**Requirements**
Begin with the line that contains "battery_door()" and continue down through the line that contains "in imported if"; reproduce those lines exactly and only those.

**Supplied records**

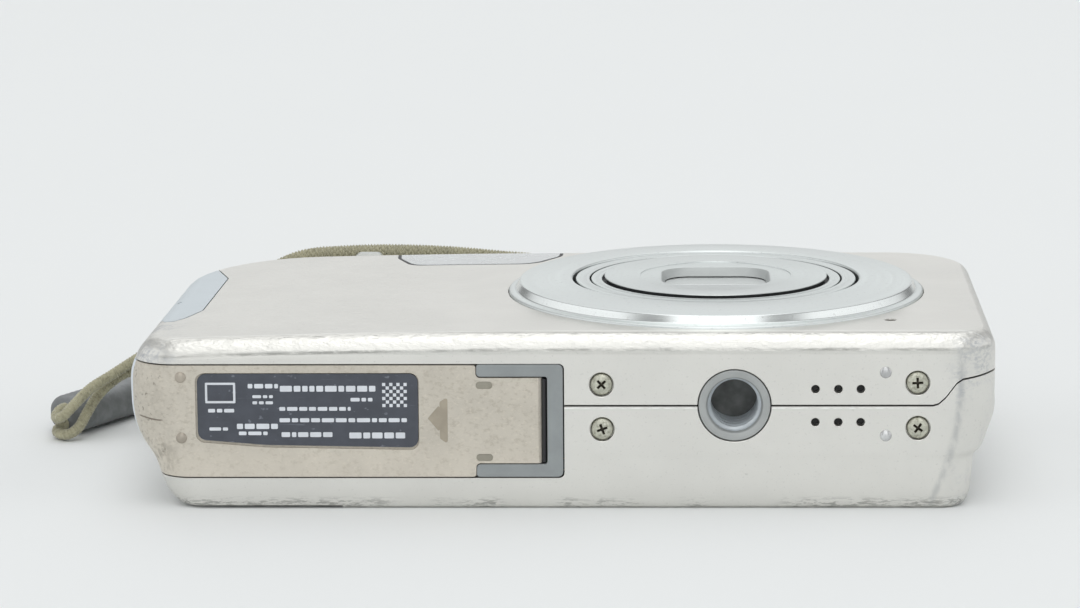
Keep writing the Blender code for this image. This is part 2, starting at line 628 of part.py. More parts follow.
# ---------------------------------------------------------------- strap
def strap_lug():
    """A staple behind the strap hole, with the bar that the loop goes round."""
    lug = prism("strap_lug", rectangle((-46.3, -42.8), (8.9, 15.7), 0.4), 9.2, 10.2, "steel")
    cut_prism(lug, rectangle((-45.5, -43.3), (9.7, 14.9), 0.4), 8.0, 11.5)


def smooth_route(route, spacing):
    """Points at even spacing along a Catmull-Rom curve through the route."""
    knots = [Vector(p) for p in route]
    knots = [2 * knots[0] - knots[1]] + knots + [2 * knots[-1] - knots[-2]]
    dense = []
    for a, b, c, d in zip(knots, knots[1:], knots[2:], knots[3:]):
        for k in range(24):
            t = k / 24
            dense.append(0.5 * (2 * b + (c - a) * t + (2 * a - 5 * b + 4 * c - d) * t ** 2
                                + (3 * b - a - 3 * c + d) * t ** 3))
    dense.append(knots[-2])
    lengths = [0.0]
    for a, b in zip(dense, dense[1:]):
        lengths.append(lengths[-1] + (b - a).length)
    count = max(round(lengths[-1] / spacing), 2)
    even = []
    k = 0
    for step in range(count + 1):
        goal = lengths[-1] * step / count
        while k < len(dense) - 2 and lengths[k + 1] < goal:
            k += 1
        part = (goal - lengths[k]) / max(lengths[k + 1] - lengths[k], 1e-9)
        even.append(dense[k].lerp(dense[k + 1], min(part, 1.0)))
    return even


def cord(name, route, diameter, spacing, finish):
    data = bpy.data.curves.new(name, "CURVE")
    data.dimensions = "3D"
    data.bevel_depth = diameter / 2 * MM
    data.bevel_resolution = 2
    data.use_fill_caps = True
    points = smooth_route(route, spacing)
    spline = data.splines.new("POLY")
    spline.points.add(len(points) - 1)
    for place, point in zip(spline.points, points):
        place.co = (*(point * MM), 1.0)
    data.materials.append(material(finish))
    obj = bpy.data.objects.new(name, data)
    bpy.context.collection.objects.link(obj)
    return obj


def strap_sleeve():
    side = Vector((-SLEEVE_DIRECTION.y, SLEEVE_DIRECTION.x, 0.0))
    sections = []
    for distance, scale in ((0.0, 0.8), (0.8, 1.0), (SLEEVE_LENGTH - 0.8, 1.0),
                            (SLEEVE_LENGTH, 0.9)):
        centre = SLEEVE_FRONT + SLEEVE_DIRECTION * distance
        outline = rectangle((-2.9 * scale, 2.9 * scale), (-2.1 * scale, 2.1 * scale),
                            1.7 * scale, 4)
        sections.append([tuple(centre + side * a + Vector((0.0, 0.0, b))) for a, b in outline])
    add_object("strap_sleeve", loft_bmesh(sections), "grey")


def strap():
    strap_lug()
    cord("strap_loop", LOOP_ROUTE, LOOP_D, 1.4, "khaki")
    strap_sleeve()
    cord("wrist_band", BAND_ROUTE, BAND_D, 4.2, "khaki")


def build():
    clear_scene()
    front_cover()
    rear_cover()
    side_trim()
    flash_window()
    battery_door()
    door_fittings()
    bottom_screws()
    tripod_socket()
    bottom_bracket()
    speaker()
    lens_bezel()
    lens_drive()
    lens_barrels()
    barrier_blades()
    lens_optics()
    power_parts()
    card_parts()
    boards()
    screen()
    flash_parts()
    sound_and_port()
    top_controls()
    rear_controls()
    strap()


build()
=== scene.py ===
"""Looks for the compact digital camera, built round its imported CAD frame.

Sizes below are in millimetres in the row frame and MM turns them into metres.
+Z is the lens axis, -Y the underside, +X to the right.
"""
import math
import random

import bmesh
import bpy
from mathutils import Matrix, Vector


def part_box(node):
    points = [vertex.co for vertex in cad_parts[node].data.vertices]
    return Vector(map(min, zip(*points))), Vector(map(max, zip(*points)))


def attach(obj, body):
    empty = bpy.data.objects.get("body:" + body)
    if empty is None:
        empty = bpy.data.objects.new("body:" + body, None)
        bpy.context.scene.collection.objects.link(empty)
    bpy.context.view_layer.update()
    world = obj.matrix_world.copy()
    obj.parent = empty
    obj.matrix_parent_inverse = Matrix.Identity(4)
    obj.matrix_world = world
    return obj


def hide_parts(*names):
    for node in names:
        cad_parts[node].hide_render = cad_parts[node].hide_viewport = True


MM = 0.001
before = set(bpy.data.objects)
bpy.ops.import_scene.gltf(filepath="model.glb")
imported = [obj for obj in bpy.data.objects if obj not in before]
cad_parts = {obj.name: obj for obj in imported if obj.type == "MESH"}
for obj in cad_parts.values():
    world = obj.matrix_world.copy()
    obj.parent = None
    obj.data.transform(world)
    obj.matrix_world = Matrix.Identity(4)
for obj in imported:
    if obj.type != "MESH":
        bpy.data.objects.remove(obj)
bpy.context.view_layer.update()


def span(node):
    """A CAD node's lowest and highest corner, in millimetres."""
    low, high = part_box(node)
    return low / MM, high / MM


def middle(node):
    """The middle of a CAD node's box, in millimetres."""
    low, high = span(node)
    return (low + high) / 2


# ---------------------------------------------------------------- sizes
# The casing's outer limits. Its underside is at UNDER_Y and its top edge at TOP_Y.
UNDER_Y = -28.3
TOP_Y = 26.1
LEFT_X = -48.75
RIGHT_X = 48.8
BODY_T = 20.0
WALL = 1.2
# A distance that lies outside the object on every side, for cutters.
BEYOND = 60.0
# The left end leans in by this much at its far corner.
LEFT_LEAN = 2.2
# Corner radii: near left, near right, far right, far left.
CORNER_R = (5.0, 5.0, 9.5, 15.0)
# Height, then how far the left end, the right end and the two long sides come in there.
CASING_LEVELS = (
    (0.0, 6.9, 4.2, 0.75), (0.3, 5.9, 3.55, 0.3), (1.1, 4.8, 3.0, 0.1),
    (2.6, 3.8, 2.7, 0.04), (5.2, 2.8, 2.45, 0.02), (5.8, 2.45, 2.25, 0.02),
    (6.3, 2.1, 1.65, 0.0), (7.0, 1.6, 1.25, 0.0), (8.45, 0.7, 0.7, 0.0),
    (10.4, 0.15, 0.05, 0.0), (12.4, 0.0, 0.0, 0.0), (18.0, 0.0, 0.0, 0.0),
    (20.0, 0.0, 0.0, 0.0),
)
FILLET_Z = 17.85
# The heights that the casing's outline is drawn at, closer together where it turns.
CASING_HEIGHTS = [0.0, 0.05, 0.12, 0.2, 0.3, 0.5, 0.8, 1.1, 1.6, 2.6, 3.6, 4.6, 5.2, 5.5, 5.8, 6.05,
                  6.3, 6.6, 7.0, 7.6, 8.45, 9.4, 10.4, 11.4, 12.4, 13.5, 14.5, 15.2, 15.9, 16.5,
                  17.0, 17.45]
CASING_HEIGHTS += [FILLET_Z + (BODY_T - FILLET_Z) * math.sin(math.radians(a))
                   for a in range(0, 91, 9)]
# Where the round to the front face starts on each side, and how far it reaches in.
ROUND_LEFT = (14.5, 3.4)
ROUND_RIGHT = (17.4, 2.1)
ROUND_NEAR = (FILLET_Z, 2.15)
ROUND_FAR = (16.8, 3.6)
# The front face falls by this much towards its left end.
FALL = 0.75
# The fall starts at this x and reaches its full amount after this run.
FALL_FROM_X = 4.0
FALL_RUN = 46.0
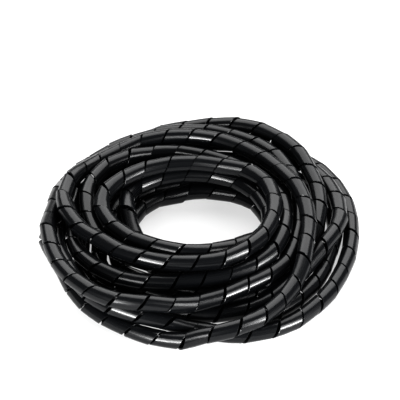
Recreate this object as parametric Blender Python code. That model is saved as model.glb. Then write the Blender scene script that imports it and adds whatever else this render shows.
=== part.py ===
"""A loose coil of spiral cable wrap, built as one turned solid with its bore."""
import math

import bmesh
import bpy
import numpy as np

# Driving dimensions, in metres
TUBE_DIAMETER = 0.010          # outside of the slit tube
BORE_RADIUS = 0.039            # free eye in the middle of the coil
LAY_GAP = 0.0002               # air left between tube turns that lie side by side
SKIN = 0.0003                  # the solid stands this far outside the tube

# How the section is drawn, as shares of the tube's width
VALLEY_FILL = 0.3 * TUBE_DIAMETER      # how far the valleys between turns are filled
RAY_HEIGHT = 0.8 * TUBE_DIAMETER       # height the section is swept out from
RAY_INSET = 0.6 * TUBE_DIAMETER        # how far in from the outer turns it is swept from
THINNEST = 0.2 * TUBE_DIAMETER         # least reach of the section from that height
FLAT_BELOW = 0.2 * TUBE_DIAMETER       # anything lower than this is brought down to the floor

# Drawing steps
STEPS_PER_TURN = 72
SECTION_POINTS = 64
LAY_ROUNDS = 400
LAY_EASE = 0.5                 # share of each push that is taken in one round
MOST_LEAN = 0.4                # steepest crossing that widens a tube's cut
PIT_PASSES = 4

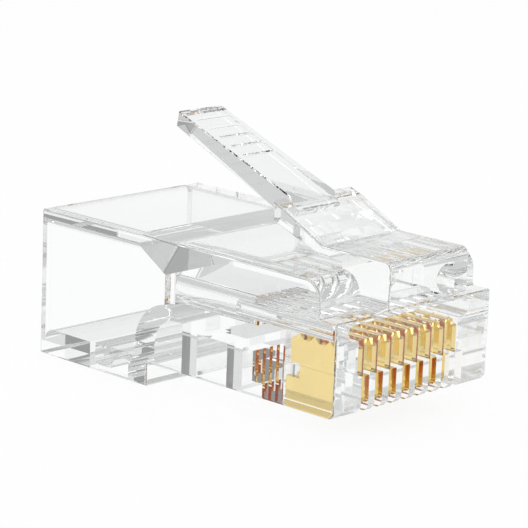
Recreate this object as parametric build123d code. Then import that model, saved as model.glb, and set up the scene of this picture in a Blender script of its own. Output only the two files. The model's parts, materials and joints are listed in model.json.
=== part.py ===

**Problem solution**
    battery_door()
    door_fittings()
    bottom_screws()
    tripod_socket()
    bottom_bracket()
    speaker()
    lens_bezel()
    lens_drive()
    lens_barrels()
    barrier_blades()
    lens_optics()
    power_parts()
    card_parts()
    boards()
    screen()
    flash_parts()
    sound_and_port()
    top_controls()
    rear_controls()
    strap()


build()
=== scene.py ===
"""Looks for the compact digital camera, built round its imported CAD frame.

Sizes below are in millimetres in the row frame and MM turns them into metres.
+Z is the lens axis, -Y the underside, +X to the right.
"""
import math
import random

import bmesh
import bpy
from mathutils import Matrix, Vector


def part_box(node):
    points = [vertex.co for vertex in cad_parts[node].data.vertices]
    return Vector(map(min, zip(*points))), Vector(map(max, zip(*points)))


def attach(obj, body):
    empty = bpy.data.objects.get("body:" + body)
    if empty is None:
        empty = bpy.data.objects.new("body:" + body, None)
        bpy.context.scene.collection.objects.link(empty)
    bpy.context.view_layer.update()
    world = obj.matrix_world.copy()
    obj.parent = empty
    obj.matrix_parent_inverse = Matrix.Identity(4)
    obj.matrix_world = world
    return obj


def hide_parts(*names):
    for node in names:
        cad_parts[node].hide_render = cad_parts[node].hide_viewport = True


MM = 0.001
before = set(bpy.data.objects)
bpy.ops.import_scene.gltf(filepath="model.glb")
imported = [obj for obj in bpy.data.objects if obj not in before]
cad_parts = {obj.name: obj for obj in imported if obj.type == "MESH"}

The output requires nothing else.